_Written instruction_: Print every line of the listing exactly, please.

_Given data_:
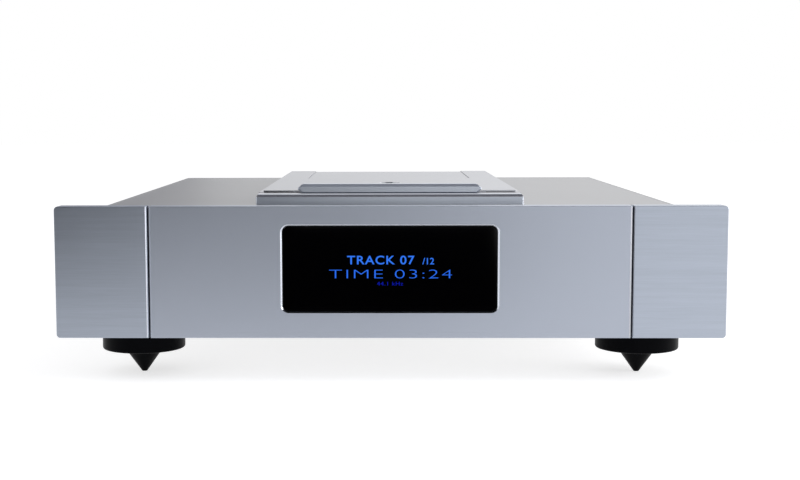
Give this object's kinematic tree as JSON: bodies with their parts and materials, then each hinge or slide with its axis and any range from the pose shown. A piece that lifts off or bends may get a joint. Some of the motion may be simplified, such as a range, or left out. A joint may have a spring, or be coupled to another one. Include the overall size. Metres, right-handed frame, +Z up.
{
  "type": "cd player",
  "caption": "Wide top-loading CD player with a sliding lid, a glass display window and pointed feet.",
  "frame": {"origin": "centre of the player's width and depth, on the plane of the foot tips", "axes": "+X to the right as seen from the front, +Y from the front to the rear, +Z up"},
  "size_m": [0.425, 0.4122, 0.125],
  "materials": {
    "blasted_front": "fine bead blasted, clear anodised",
    "brushed_front": "brushed along the width, clear anodised",
    "brushed_deck": "fine brushed, clear anodised",
    "painted_case": "satin silver paint",
    "zinc_steel": "zinc plated",
    "black_glass": "black glass with lit characters behind it",
    "black_delrin": "turned black acetal, satin",
    "black_plastic": "moulded, satin",
    "black_rubber": "soft rubber",
    "polished_steel": "polished",
    "plated_brass": "gold plated",
    "white_nylon": "moulded nylon",
    "clear_lens": "coated lens",
    "green_board": "solder mask",
    "transformer_wrap": "wound tape"
  },
  "bodies": {
    "player": {"front_centre_panel": "blasted_front", "left_front_wing": "brushed_front", "right_front_wing": "brushed_front", "lid_deck": "brushed_deck", "left_guide_rail": "brushed_deck", "right_guide_rail": "brushed_deck", "top_cover": "painted_case", "left_side_panel": "painted_case", "right_side_panel": "painted_case", "rear_panel": "painted_case", "base_plate": "zinc_steel", "front_subframe": "zinc_steel", "drive_chassis": "zinc_steel", "digital_transformer_clamp": "zinc_steel", "analogue_transformer_clamp": "zinc_steel", "regulator_heat_sink": "zinc_steel", "spindle_motor": "zinc_steel", "sled_motor": "zinc_steel", "display_window": "black_glass", "front_left_foot_collar": "black_delrin", "front_right_foot_collar": "black_delrin", "rear_foot_collar": "black_delrin", "front_left_foot_cone": "black_delrin", "front_right_foot_cone": "black_delrin", "rear_foot_cone": "black_delrin", "display_module": "black_plastic", "disc_well": "black_plastic", "mains_inlet": "black_plastic", "right_balanced_output": "black_plastic", "left_balanced_output": "black_plastic", "digital_balanced_output": "black_plastic", "optical_output": "black_plastic", "filter_capacitor_1": "black_plastic", "filter_capacitor_2": "black_plastic", "drive_grommet_1": "black_rubber", "drive_grommet_2": "black_rubber", "drive_grommet_3": "black_rubber", "drive_grommet_4": "black_rubber", "left_sled_rod": "polished_steel", "right_sled_rod": "polished_steel", "right_jack_output": "plated_brass", "left_jack_output": "plated_brass", "digital_jack_output": "plated_brass", "servo_board": "green_board", "power_board": "green_board", "converter_board": "green_board", "digital_transformer": "transformer_wrap", "analogue_transformer": "transformer_wrap"},
    "lid": {"sliding_lid": "brushed_deck", "lid_handle": "brushed_deck"},
    "disc_hub": {"spindle_hub": "polished_steel", "disc_puck": "black_delrin"},
    "sled": {"laser_sled": "black_plastic", "pickup_lens": "clear_lens"},
    "gear": {"sled_gear": "white_nylon"},
    "pinion": {"motor_pinion": "plated_brass"},
    "rocker": {"power_switch_rocker": "black_plastic"},
    "drawer": {"fuse_drawer": "black_plastic"}
  },
  "joints": [
    {"name": "lid_slide", "type": "slide", "parent": "player", "child": "lid", "axis": [0, 1, 0], "range_m": [0, 0.1685]},
    {"name": "disc_spin", "type": "hinge", "parent": "player", "child": "disc_hub", "pos_m": [0, -0.06315, 0.112], "axis": [0, 0, 1], "continuous": true},
    {"name": "sled_slide", "type": "slide", "parent": "player", "child": "sled", "axis": [0, -1, 0], "range_m": [0, 0.032]},
    {"name": "gear_turn", "type": "hinge", "parent": "player", "child": "gear", "pos_m": [0.0334, -0.10315, 0.099], "axis": [0, 0, 1], "range_deg": [0, 191]},
    {"name": "pinion_turn", "type": "hinge", "parent": "player", "child": "pinion", "pos_m": [0.0334, -0.11755, 0.099], "axis": [0, 0, 1], "range_deg": [-382, 0]},
    {"name": "rocker_turn", "type": "hinge", "parent": "player", "child": "rocker", "pos_m": [-0.1186, 0.19215, 0.08575], "axis": [1, 0, 0], "range_deg": [-14, 0]},
    {"name": "drawer_slide", "type": "slide", "parent": "player", "child": "drawer", "axis": [0, 1, 0], "range_m": [0, 0.01]}
  ],
  "couplings": [
    {"joint": "gear_turn", "follows": "sled_slide", "rad_per_m": 104.17},
    {"joint": "pinion_turn", "follows": "sled_slide", "rad_per_m": -208.33}
  ]
}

_Expected answer_:
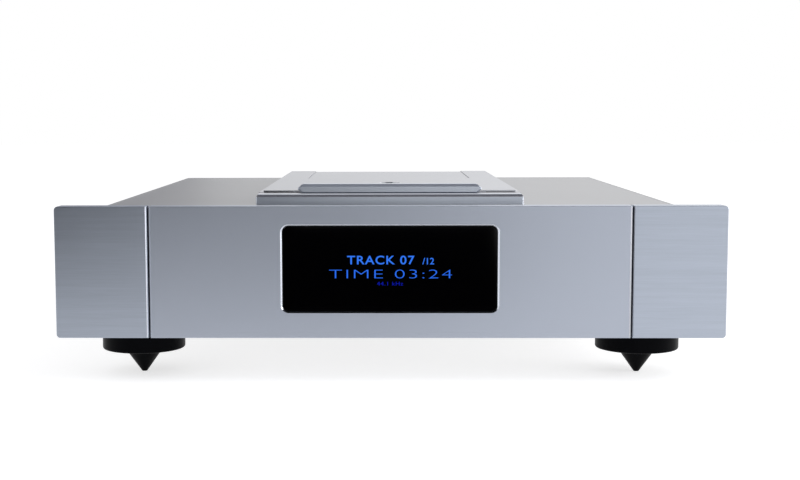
Give this object's kinematic tree as JSON: bodies with their parts and materials, then each hinge or slide with its axis and any range from the pose shown. A piece that lifts off or bends may get a joint. Some of the motion may be simplified, such as a range, or left out. A joint may have a spring, or be coupled to another one. Include the overall size. Metres, right-handed frame, +Z up.
{
  "type": "cd player",
  "caption": "Wide top-loading CD player with a sliding lid, a glass display window and pointed feet.",
  "frame": {"origin": "centre of the player's width and depth, on the plane of the foot tips", "axes": "+X to the right as seen from the front, +Y from the front to the rear, +Z up"},
  "size_m": [0.425, 0.4122, 0.125],
  "materials": {
    "blasted_front": "fine bead blasted, clear anodised",
    "brushed_front": "brushed along the width, clear anodised",
    "brushed_deck": "fine brushed, clear anodised",
    "painted_case": "satin silver paint",
    "zinc_steel": "zinc plated",
    "black_glass": "black glass with lit characters behind it",
    "black_delrin": "turned black acetal, satin",
    "black_plastic": "moulded, satin",
    "black_rubber": "soft rubber",
    "polished_steel": "polished",
    "plated_brass": "gold plated",
    "white_nylon": "moulded nylon",
    "clear_lens": "coated lens",
    "green_board": "solder mask",
    "transformer_wrap": "wound tape"
  },
  "bodies": {
    "player": {"front_centre_panel": "blasted_front", "left_front_wing": "brushed_front", "right_front_wing": "brushed_front", "lid_deck": "brushed_deck", "left_guide_rail": "brushed_deck", "right_guide_rail": "brushed_deck", "top_cover": "painted_case", "left_side_panel": "painted_case", "right_side_panel": "painted_case", "rear_panel": "painted_case", "base_plate": "zinc_steel", "front_subframe": "zinc_steel", "drive_chassis": "zinc_steel", "digital_transformer_clamp": "zinc_steel", "analogue_transformer_clamp": "zinc_steel", "regulator_heat_sink": "zinc_steel", "spindle_motor": "zinc_steel", "sled_motor": "zinc_steel", "display_window": "black_glass", "front_left_foot_collar": "black_delrin", "front_right_foot_collar": "black_delrin", "rear_foot_collar": "black_delrin", "front_left_foot_cone": "black_delrin", "front_right_foot_cone": "black_delrin", "rear_foot_cone": "black_delrin", "display_module": "black_plastic", "disc_well": "black_plastic", "mains_inlet": "black_plastic", "right_balanced_output": "black_plastic", "left_balanced_output": "black_plastic", "digital_balanced_output": "black_plastic", "optical_output": "black_plastic", "filter_capacitor_1": "black_plastic", "filter_capacitor_2": "black_plastic", "drive_grommet_1": "black_rubber", "drive_grommet_2": "black_rubber", "drive_grommet_3": "black_rubber", "drive_grommet_4": "black_rubber", "left_sled_rod": "polished_steel", "right_sled_rod": "polished_steel", "right_jack_output": "plated_brass", "left_jack_output": "plated_brass", "digital_jack_output": "plated_brass", "servo_board": "green_board", "power_board": "green_board", "converter_board": "green_board", "digital_transformer": "transformer_wrap", "analogue_transformer": "transformer_wrap"},
    "lid": {"sliding_lid": "brushed_deck", "lid_handle": "brushed_deck"},
    "disc_hub": {"spindle_hub": "polished_steel", "disc_puck": "black_delrin"},
    "sled": {"laser_sled": "black_plastic", "pickup_lens": "clear_lens"},
    "gear": {"sled_gear": "white_nylon"},
    "pinion": {"motor_pinion": "plated_brass"},
    "rocker": {"power_switch_rocker": "black_plastic"},
    "drawer": {"fuse_drawer": "black_plastic"}
  },
  "joints": [
    {"name": "lid_slide", "type": "slide", "parent": "player", "child": "lid", "axis": [0, 1, 0], "range_m": [0, 0.1685]},
    {"name": "disc_spin", "type": "hinge", "parent": "player", "child": "disc_hub", "pos_m": [0, -0.06315, 0.112], "axis": [0, 0, 1], "continuous": true},
    {"name": "sled_slide", "type": "slide", "parent": "player", "child": "sled", "axis": [0, -1, 0], "range_m": [0, 0.032]},
    {"name": "gear_turn", "type": "hinge", "parent": "player", "child": "gear", "pos_m": [0.0334, -0.10315, 0.099], "axis": [0, 0, 1], "range_deg": [0, 191]},
    {"name": "pinion_turn", "type": "hinge", "parent": "player", "child": "pinion", "pos_m": [0.0334, -0.11755, 0.099], "axis": [0, 0, 1], "range_deg": [-382, 0]},
    {"name": "rocker_turn", "type": "hinge", "parent": "player", "child": "rocker", "pos_m": [-0.1186, 0.19215, 0.08575], "axis": [1, 0, 0], "range_deg": [-14, 0]},
    {"name": "drawer_slide", "type": "slide", "parent": "player", "child": "drawer", "axis": [0, 1, 0], "range_m": [0, 0.01]}
  ],
  "couplings": [
    {"joint": "gear_turn", "follows": "sled_slide", "rad_per_m": 104.17},
    {"joint": "pinion_turn", "follows": "sled_slide", "rad_per_m": -208.33}
  ]
}